Written exercise:
Lines that contain the string "from" are to be copied; leave out all others.
** start Dataset excerpts **
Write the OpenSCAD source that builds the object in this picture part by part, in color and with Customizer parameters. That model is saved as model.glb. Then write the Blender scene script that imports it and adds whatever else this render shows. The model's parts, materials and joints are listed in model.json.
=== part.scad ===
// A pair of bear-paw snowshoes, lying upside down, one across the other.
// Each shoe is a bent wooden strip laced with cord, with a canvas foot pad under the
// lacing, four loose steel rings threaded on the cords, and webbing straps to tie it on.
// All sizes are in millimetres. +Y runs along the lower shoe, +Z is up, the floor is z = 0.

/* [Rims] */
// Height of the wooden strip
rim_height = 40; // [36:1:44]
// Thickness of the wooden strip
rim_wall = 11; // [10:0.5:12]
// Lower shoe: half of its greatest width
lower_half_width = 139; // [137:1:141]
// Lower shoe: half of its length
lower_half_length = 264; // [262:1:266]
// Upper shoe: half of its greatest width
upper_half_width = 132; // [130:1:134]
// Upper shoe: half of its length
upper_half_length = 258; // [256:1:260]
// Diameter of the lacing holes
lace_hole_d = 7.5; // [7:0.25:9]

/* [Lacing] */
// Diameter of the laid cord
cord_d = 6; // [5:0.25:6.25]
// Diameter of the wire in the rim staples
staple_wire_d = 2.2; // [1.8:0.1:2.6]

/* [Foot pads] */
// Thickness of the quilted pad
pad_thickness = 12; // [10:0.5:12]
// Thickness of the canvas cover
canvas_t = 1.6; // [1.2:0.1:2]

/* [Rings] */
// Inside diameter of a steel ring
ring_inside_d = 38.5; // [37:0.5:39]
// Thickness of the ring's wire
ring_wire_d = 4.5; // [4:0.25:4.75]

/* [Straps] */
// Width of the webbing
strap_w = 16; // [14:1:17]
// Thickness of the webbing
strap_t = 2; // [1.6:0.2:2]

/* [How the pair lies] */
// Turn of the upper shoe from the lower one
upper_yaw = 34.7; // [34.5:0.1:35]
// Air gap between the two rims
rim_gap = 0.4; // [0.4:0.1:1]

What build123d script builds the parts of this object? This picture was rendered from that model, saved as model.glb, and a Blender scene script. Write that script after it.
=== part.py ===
** end Dataset excerpts **
Written reply:
// Turn of the upper shoe from the lower one
What build123d script builds the parts of this object? This picture was rendered from that model, saved as model.glb, and a Blender scene script. Write that script after it.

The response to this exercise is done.